Exercise task –
Can the data below be set down again exactly, line for line?

Data section –
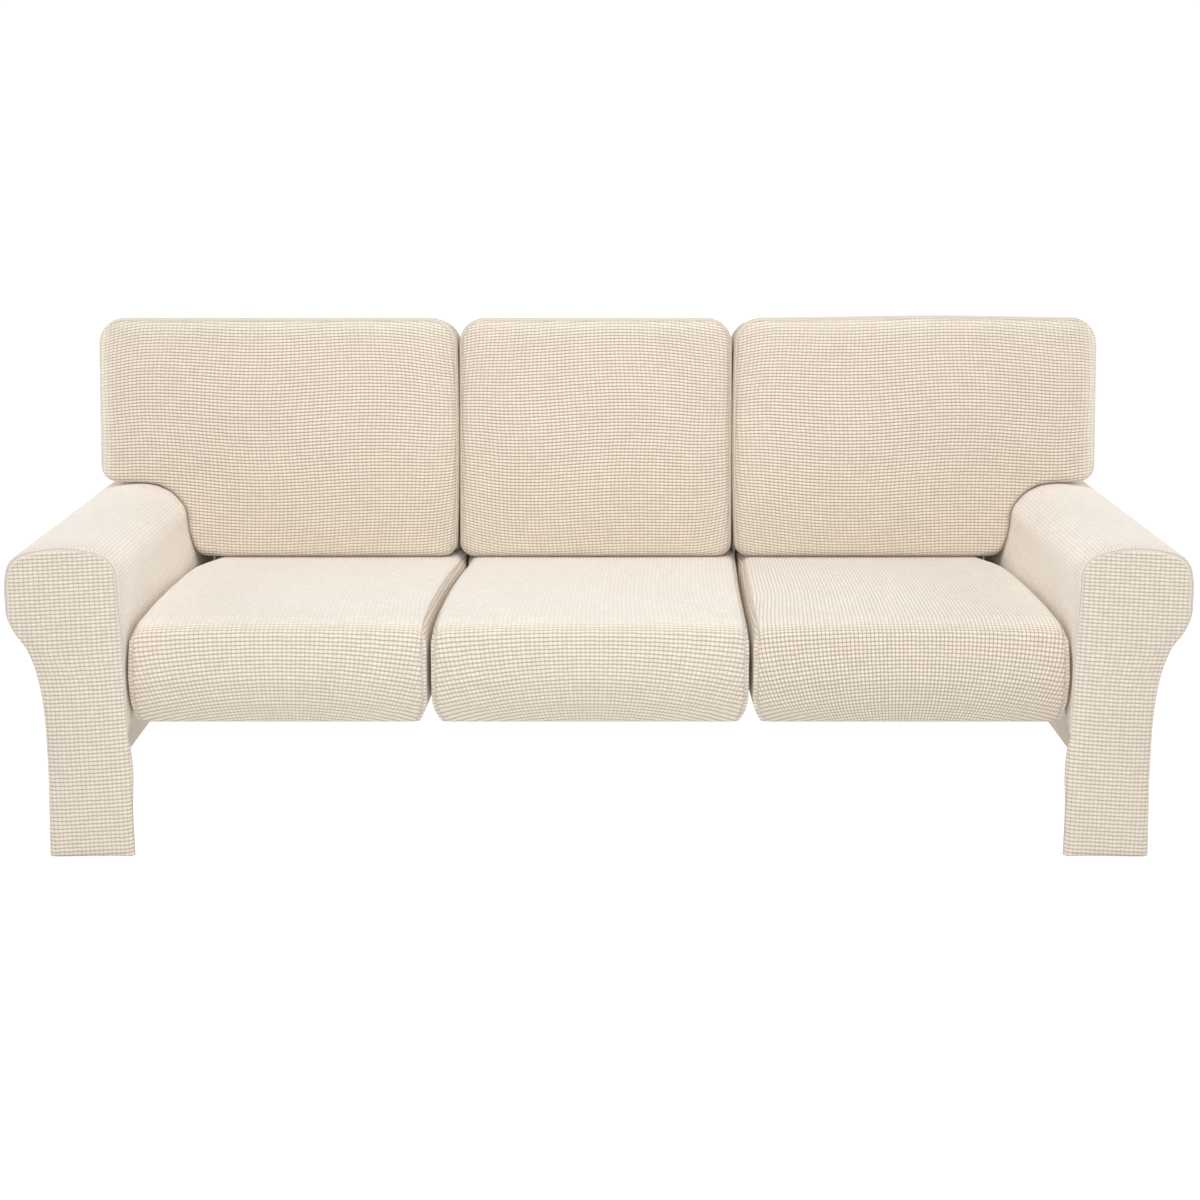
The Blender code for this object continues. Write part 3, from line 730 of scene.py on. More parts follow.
# %% Weave on a back
ROW_BEND, ROW_BEND_REACH = 0.105, 0.07
ROW_DENSITY, DENSITY_GROWS = 1.03, 0.75  # rows against those of the plain pitch, and their growth
ROW_WAVE, ROW_WAVE_LENGTH, ROW_SHIFT = 0.0056, 0.5, 1.3  # the shift sets the covers apart, in radians
ROW_WAVE_FADES = 0.1  # from the side
COLUMN_DENSITY, MORE_AT_TOP, MORE_AT_FOOT = 1.02, 0.02, 0.07
COLUMN_WAVE, COLUMN_WAVE_LENGTH, COLUMN_SHIFT = 0.004, 0.31, 5  # radians, across one cover
FOOT_STARTS, FOOT_ENDS = 0.05, 0.25  # down from the middle


def back_weave(flat, inner, outer, side):
    """UV of a back's face. Up: stretched away from mid height near the sides. Across: nearly plain."""
    across, high = flat[..., 0], flat[..., 1]
    beside = np.minimum(across - inner, outer - across)
    bend = ROW_BEND * np.exp(-np.maximum(beside, 0) / ROW_BEND_REACH)
    wave = ROW_WAVE * np.sin(2 * math.pi * across / ROW_WAVE_LENGTH + ROW_SHIFT * (side or 3))
    crown = BACK_CROWN_RISE * smooth_step(high, CROWN_FROM, CROWN_TO)
    up = (high + crown - BACK_MIDDLE) / (1 - bend)
    up = ROW_DENSITY * up + DENSITY_GROWS * up**3 + wave * smooth_step(beside, 0, ROW_WAVE_FADES)
    foot = smooth_step(BACK_MIDDLE - high, FOOT_STARTS, FOOT_ENDS)
    top = smooth_step(high, BACK_MIDDLE, BACK_HIGH)
    spread = COLUMN_DENSITY + MORE_AT_TOP * top + MORE_AT_FOOT * foot
    along = (across - (inner + outer) / 2) * spread
    from_side = (outer - across) / (outer - inner)
    turn = 2 * math.pi * high / COLUMN_WAVE_LENGTH + COLUMN_SHIFT * from_side
    along = along + COLUMN_WAVE * np.sin(turn)
    return np.stack([along, up * math.hypot(1, BACK_LEAN)], axis=-1)


foot_and_top = np.array([(0.0, BACK_LOW), (0.0, BACK_HIGH)])
rows_up = np.ptp(back_weave(foot_and_top, -0.3, 0.3, 0)[:, 1]) / PITCHES["Pitch Up"]
print("up the middle of a back there are", round(float(rows_up), 1), "rows")

# %% What the two panels of a back share
def back_shape(side, inner, outer, crown):
    """The outline and its middle, a point inside, and functions for the rounded edge and the swell."""
    outline = back_outline(side, inner, outer)
    normals = inward(outline, closed=True)
    notch = (outline[:, 0] > HEEL) & (outline[:, 1] < EAR_FOOT) & bool(side)
    size = softened(np.where(notch, BACK_NOTCH_EDGE, 1.0), points_wide=11, closed=True)[:, None]
    middle = np.array([(HEEL + inner) / 2 if side else (inner + outer) / 2, BACK_MIDDLE])

    def edge(turn):
        """Points and depth on the elliptical edge, for turns from 0 on the face to 90 at the side."""
        turn = np.asarray(turn)[:, None, None]
        flat = outline + normals * BACK_EDGE_INSET * (1 - np.sin(turn)) * size
        return flat, (BACK_EDGE_DEPTH * (1 - np.cos(turn)) * size)[..., 0]

    def swell(flat):
        """How far the face stands out at these points."""
        return back_swell(flat[..., 0], flat[..., 1], inner, outer, crown, side)

    return outline, middle, place_back(middle, BACK_THICK / 2, 0.0, side), edge, swell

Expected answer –
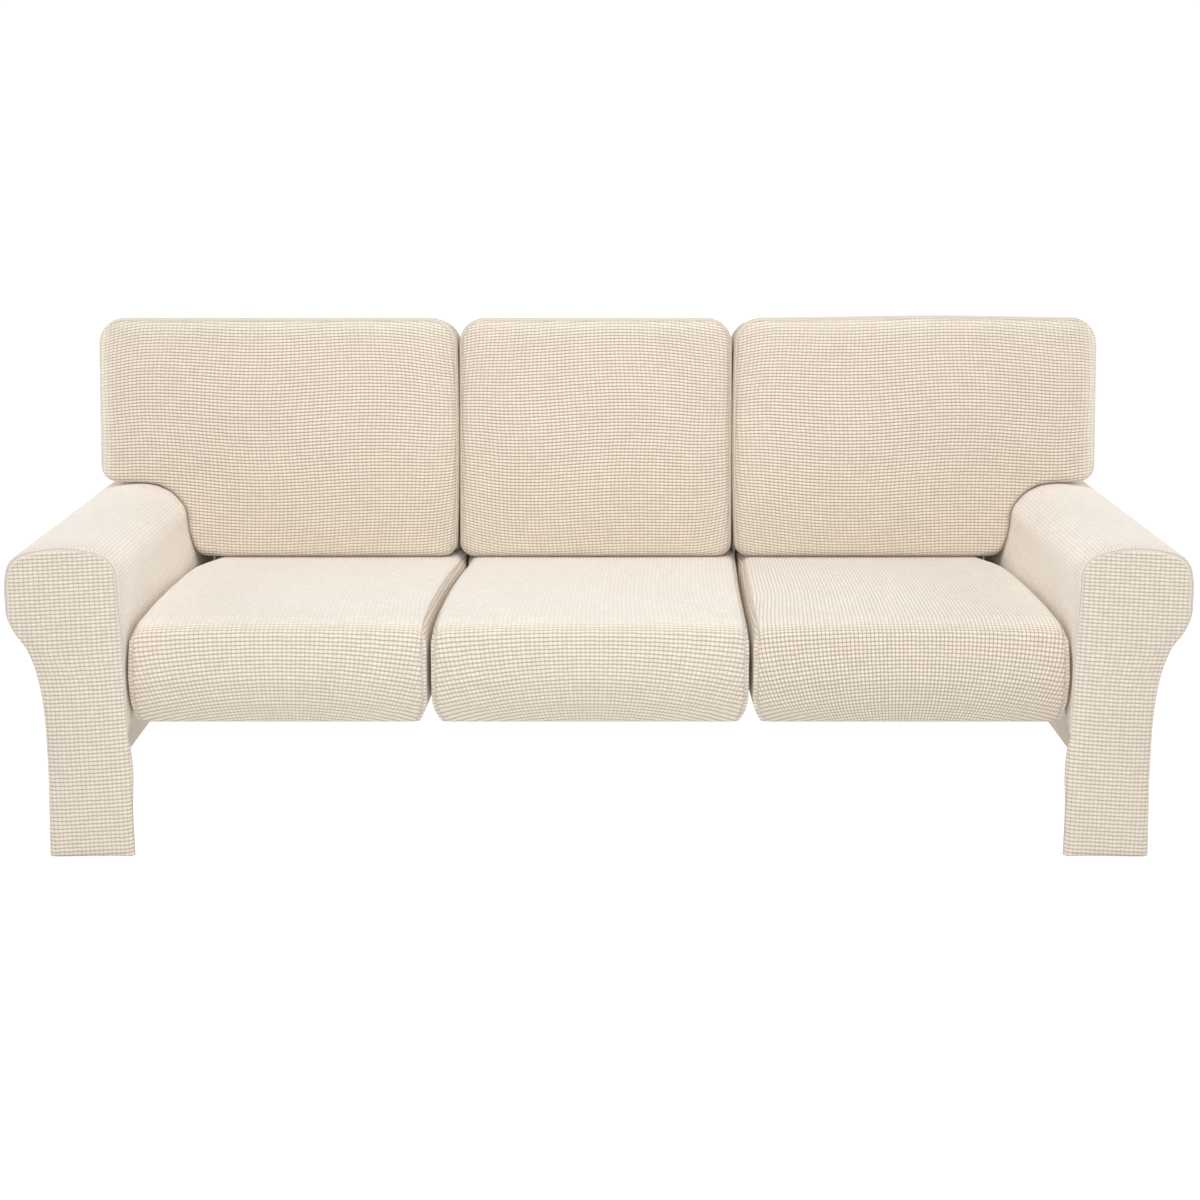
The Blender code for this object continues. Write part 3, from line 730 of scene.py on. More parts follow.
# %% Weave on a back
ROW_BEND, ROW_BEND_REACH = 0.105, 0.07
ROW_DENSITY, DENSITY_GROWS = 1.03, 0.75  # rows against those of the plain pitch, and their growth
ROW_WAVE, ROW_WAVE_LENGTH, ROW_SHIFT = 0.0056, 0.5, 1.3  # the shift sets the covers apart, in radians
ROW_WAVE_FADES = 0.1  # from the side
COLUMN_DENSITY, MORE_AT_TOP, MORE_AT_FOOT = 1.02, 0.02, 0.07
COLUMN_WAVE, COLUMN_WAVE_LENGTH, COLUMN_SHIFT = 0.004, 0.31, 5  # radians, across one cover
FOOT_STARTS, FOOT_ENDS = 0.05, 0.25  # down from the middle


def back_weave(flat, inner, outer, side):
    """UV of a back's face. Up: stretched away from mid height near the sides. Across: nearly plain."""
    across, high = flat[..., 0], flat[..., 1]
    beside = np.minimum(across - inner, outer - across)
    bend = ROW_BEND * np.exp(-np.maximum(beside, 0) / ROW_BEND_REACH)
    wave = ROW_WAVE * np.sin(2 * math.pi * across / ROW_WAVE_LENGTH + ROW_SHIFT * (side or 3))
    crown = BACK_CROWN_RISE * smooth_step(high, CROWN_FROM, CROWN_TO)
    up = (high + crown - BACK_MIDDLE) / (1 - bend)
    up = ROW_DENSITY * up + DENSITY_GROWS * up**3 + wave * smooth_step(beside, 0, ROW_WAVE_FADES)
    foot = smooth_step(BACK_MIDDLE - high, FOOT_STARTS, FOOT_ENDS)
    top = smooth_step(high, BACK_MIDDLE, BACK_HIGH)
    spread = COLUMN_DENSITY + MORE_AT_TOP * top + MORE_AT_FOOT * foot
    along = (across - (inner + outer) / 2) * spread
    from_side = (outer - across) / (outer - inner)
    turn = 2 * math.pi * high / COLUMN_WAVE_LENGTH + COLUMN_SHIFT * from_side
    along = along + COLUMN_WAVE * np.sin(turn)
    return np.stack([along, up * math.hypot(1, BACK_LEAN)], axis=-1)


foot_and_top = np.array([(0.0, BACK_LOW), (0.0, BACK_HIGH)])
rows_up = np.ptp(back_weave(foot_and_top, -0.3, 0.3, 0)[:, 1]) / PITCHES["Pitch Up"]
print("up the middle of a back there are", round(float(rows_up), 1), "rows")

# %% What the two panels of a back share
def back_shape(side, inner, outer, crown):
    """The outline and its middle, a point inside, and functions for the rounded edge and the swell."""
    outline = back_outline(side, inner, outer)
    normals = inward(outline, closed=True)
    notch = (outline[:, 0] > HEEL) & (outline[:, 1] < EAR_FOOT) & bool(side)
    size = softened(np.where(notch, BACK_NOTCH_EDGE, 1.0), points_wide=11, closed=True)[:, None]
    middle = np.array([(HEEL + inner) / 2 if side else (inner + outer) / 2, BACK_MIDDLE])

    def edge(turn):
        """Points and depth on the elliptical edge, for turns from 0 on the face to 90 at the side."""
        turn = np.asarray(turn)[:, None, None]
        flat = outline + normals * BACK_EDGE_INSET * (1 - np.sin(turn)) * size
        return flat, (BACK_EDGE_DEPTH * (1 - np.cos(turn)) * size)[..., 0]

    def swell(flat):
        """How far the face stands out at these points."""
        return back_swell(flat[..., 0], flat[..., 1], inner, outer, crown, side)

    return outline, middle, place_back(middle, BACK_THICK / 2, 0.0, side), edge, swell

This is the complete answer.